King spun the outer ring of the cipher disk around until the letter e was lined up with the letter a. One tick off. He looked at the wall and in his mind’s eye changed one letter, e for an a. Now it read:
TEET
That made no sense either. What was a teet? As a long shot he left and went back to his office, went to a search engine on the Internet and typed in the word teet, and for the hell of it, the word crime. He didn’t expect to find anything. However, a long list came up. Probably all garbage, he thought. And yet when he looked at the very first listing, he suddenly sat up.
“Oh, my God,” he said. He read all that was there and sat back. He felt his forehead: it was damp with sweat, his whole body was. “Oh, my God,” he said again.
He stood slowly. He was glad Michelle was out. He couldn’t have faced her. Not right now.
King had some things to track down, just to make sure. And then he was going to have to just face it. He knew it would be one of the hardest things he’d ever had to do.
CHAPTER
100
TWO DAYS LATER KING
pulled up into the parking lot and got out of his car. He went inside the office building, asked for Sylvia and was directed back to her office.
She was at her desk in her medical office, her left arm in a sling. She looked up and smiled, then came around and gave him a hug.
“Do you feel halfway human yet?” she asked.
“I’m getting there,” he said quietly. “How’s the arm?”
“Almost as good as new.”
He sat down across from her while she perched on the edge of her desk.
“I haven’t seen much of you lately.”
“I’ve been kind of busy,” he answered.
“I’ve got tickets to a play in D.C. for next Saturday. Would it be too forward to ask if you’d like to join me? Separate hotel rooms, of course. You’ll be perfectly safe.”
King glanced over at the coatrack. The woman’s coat, sweater and shoes were neatly arranged either on or next to the rack.
“Is something wrong, Sean?”
He looked back at her. “Sylvia, why do you think Eddie came after us?”
Her demeanor instantly changed. “He’s crazy.
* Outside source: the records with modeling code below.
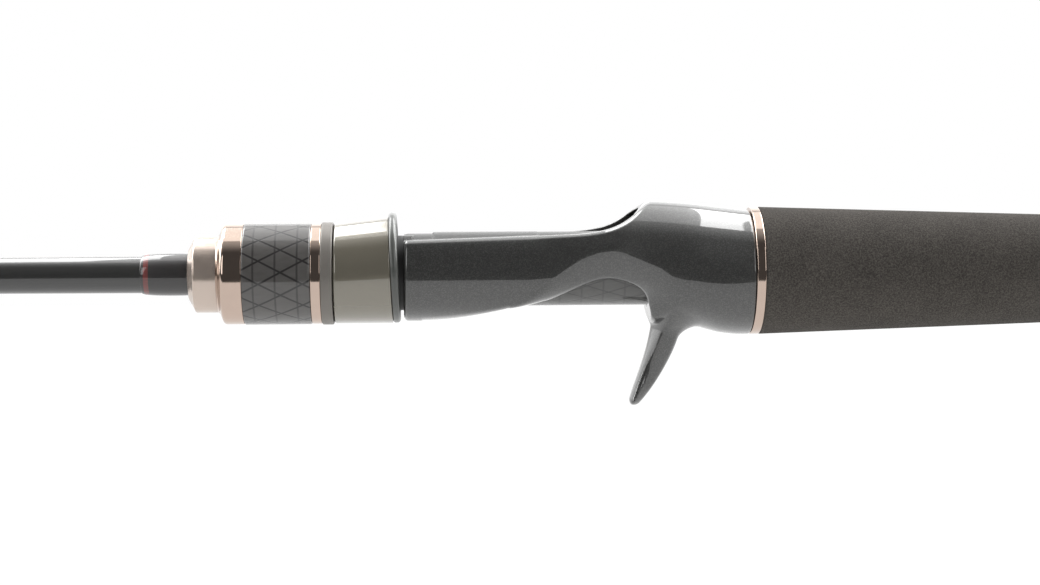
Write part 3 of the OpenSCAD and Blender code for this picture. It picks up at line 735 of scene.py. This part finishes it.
# the window in the side view, the curve that bounds the seat's rim, and the trigger
WINDOW_TOP = (22.6, -1.25)
window_belly = bezier((-16, -10.2), (-4, -9.6), (3.5, -7.8), (10.4, -5.7))
window_rise = bezier((10.4, -5.7), (16, -3.2), (19, -1.3), WINDOW_TOP)
window_rear = bezier(WINDOW_TOP, (27.5, -1.2), (30.2, -3.6), (30.5, -6.2))
window_foot = bezier((30.5, -6.2), (31.1, -8.4), (31.6, -11), (31.2, -15))
window = window_belly + window_rise[1:] + window_rear[1:-1] + window_foot + [(31.2, -30), (-16, -30)]
rim_curve = (
    [(-30, 6.95), (-19, 7.1), (-10.5, 7.35), (8, 7.9)]
    + bezier((14, 8.1), (25, 8.5), (26, 11.0), (PEAK_X, PEAK_Z + 0.2))
    + [(PEAK_X + 3, 25), (-30, 25)]
)
trigger_outline = (
    bezier((31.4, -6), (31.5, -15.5), (28.0, -22), (26.6, TRIGGER_TIP + 1.2), 20)
    + bezier((26.6, TRIGGER_TIP + 1.2), (26.5, TRIGGER_TIP - 0.1), (27.8, TRIGGER_TIP - 0.3),
             (28.7, TRIGGER_TIP + 0.5), 6)[1:]
    + bezier((28.7, TRIGGER_TIP + 0.5), (32.6, TRIGGER_TIP + 4.6), (35.9, -18.0), (37.0, -14), 16)[1:]
    + bezier((37.0, -14), (37.6, -12), (38.6, -10), (39.5, -7), 8)[1:]
)

# the seat's outer form at places along it: x, top, belly and half width
SEAT_SECTIONS = (
    (-20, 10.05, -10.05, 10.05),
    (5, 10.3, -10.2, 10.1),
    (12, 12.2, -10.6, 10.3),
    (18, 14.0, -11, 10.75),
    (24, 14.7, -11.3, 11.7),
    (PEAK_X, PEAK_Z, -11.5, 12.9),
    (PEAK_X + 2, PEAK_Z - 0.05, -11.5, 13.1),
    (38, 14.43, -11.3, 13.3),
    (40.2, 14.21, -11.45, 13.3),
    (43, 13.88, -12.15, 13.25),
    (46.2, 13.46, -12.95, 13.2),
    (50.4, 12.93, -13.35, 13.1),
    (53, 12.63, -13.35, 13.05),
)


def round_tube(x, y, z):
    """The seat's outer form: squarer on top towards the front, and with upright sides at the rear."""
    at, tops, bellies, halves = zip(*SEAT_SECTIONS, strict=True)
    top, belly, half = (through(at, values, x) for values in (tops, bellies, halves))
    mid = (top + belly) / 2
    # how far the upright sides reach below the middle
    low = mid + through((33, 35, 38, 41, 46, 51), (0, -0.8, -1.7, -1.8, -1.1, -0.1), x)
    tall = np.where(z > mid, top - mid, low - belly)
    power = 2 + 0.7 * steps_between(z - mid, 0, 4) * steps_between(-x, -28, -8)
    wide, high = np.abs(y) / half, np.maximum(np.maximum(z - mid, low - z), 0) / tall
    k = np.maximum((wide**power + high**power) ** (1 / power), 1e-3)
    slope = np.hypot(wide ** (power - 1) / half, high ** (power - 1) / tall) * k ** (1 - power)
    return (k - 1) / np.maximum(slope, 1e-3)


def scooped(form, opening, rim_z, x, y, z):
    """The form cut by the window, and by a finger scoop that leans out and up from the window's rim."""
    # the scoop starts close round the carbon tube, and further out towards the rear
    rim_y = np.sqrt(np.maximum((tube_r + 0.9) ** 2 - rim_z**2, 0))
    rear_y = 9.2 - steps_between(-z, 1, 5) + 4.3 * steps_between(-z, 5.5, 11)
    rim_y = rim_y + steps_between(x, 23, 28) * (rear_y - rim_y)
    lean = np.radians(8 + 35 * steps_between(x, 2, 23) - 15 * steps_between(x, 24, 31))
    scoop = np.cos(lean) * opening + np.sin(lean) * (np.abs(y) - rim_y)
    form = meet(form, scoop, 0.6 + 3.2 * steps_between(x, 3, 16))
    soft = 0.35 + 0.7 * steps_between(x, -14, 2) * steps_between(-x, -27, -20)
    soft = soft + 2 * steps_between(x, 29, 31) * steps_between(-z, 8.5, 12)
    return meet(form, opening + 0 * x, soft)


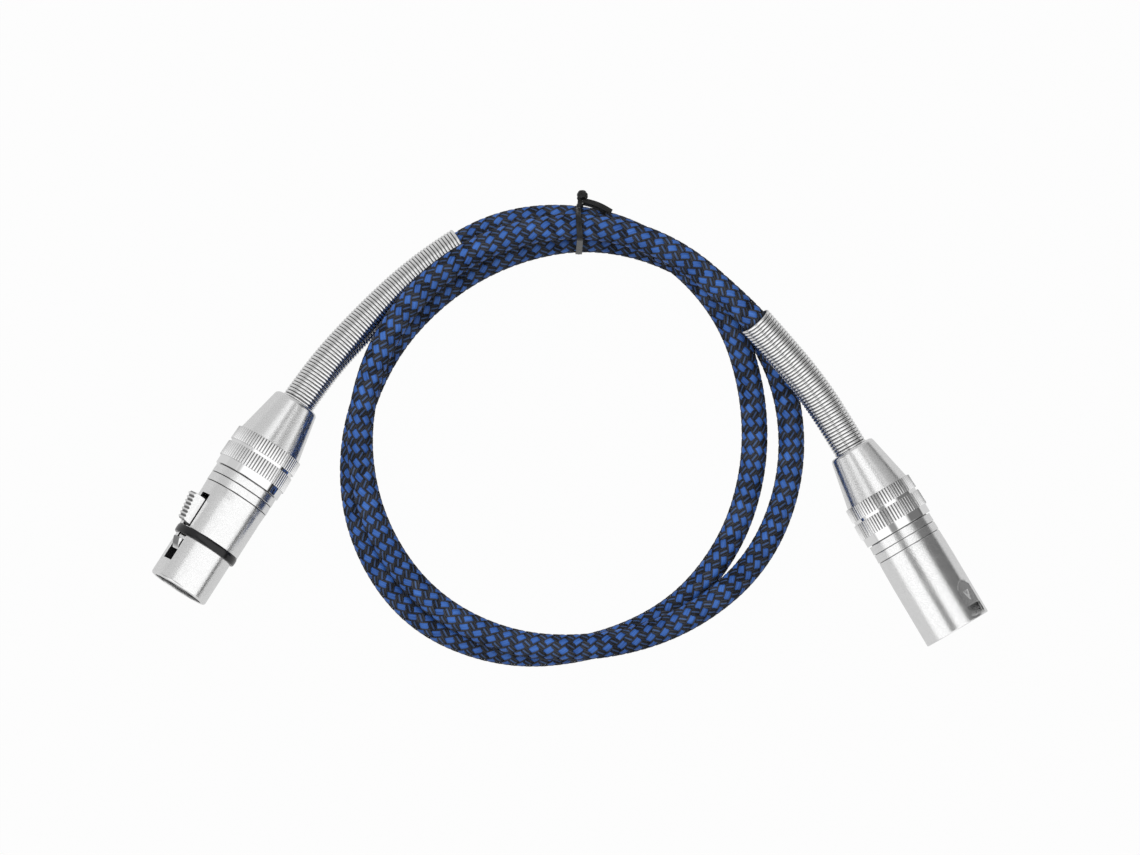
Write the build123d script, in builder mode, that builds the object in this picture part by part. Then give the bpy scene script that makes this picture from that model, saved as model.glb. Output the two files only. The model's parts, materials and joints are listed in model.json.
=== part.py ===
"""A one-metre microphone cable with three-pole connectors, wound into a loose coil and tied.

Millimetres, +Z up. The origin is on the surface that the coil lies on, under the middle of
the two connectors and their springs. Each connector is drawn along its own axis: a station is
the distance along that axis from the rear edge of its bushing, and the "up" direction of a
connector points at its latch. The cable is two and a bit turns round the coil's middle.
"""

import os
from math import atan2, cos, degrees, pi, radians, sin, tan

from build123d import *

os.makedirs("parts", exist_ok=True)

# ---------------------------------------------------------------- cable
cable_diameter = 6.5
cable_radius = cable_diameter / 2
conductor_radius = 0.65
conductor_ring = 1.35  # the three conductors' distance from the cable's middle
core_straight = 1.6
core_bend = 1.6

# ---------------------------------------------------------------- tail spring
spring_radius = 4.4
spring_wire = 0.85
spring_flare_radius = 5.3  # the last coil, opened out so that the bushing holds it
spring_flare_length = 1.2

# ---------------------------------------------------------------- bushing, one pattern for both ends
bushing_length = 23.7
cone_rear_radius = 6.0
cone_front_radius = 8.6
cone_length = 13.0
cone_rear_rounding = 0.6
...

We helped bring him down. Or at least you did. He hated you for it.”
“But he let me go. And he kept you. He had you bent over a tree stump, about to cut your head off. Like an executioner.”
Her face twisted angrily. “Sean, the man had killed nine people already, most at random.”
He took a piece of paper out of his pocket and handed it to her. She sat back behind her desk and slowly read it.
She looked up. “It’s the newspaper article about my husband’s death.”
“He was the victim of a hit-and-run driver, case was never solved.”
“I’m well aware of that,” she said coldly, sliding the paper back across. “So?”
“So the same night George Diaz was killed Bobby Battle’s Rolls-Royce was damaged. The next day the Rolls was gone, and so was the mechanic who looked after Bobby’s collection.”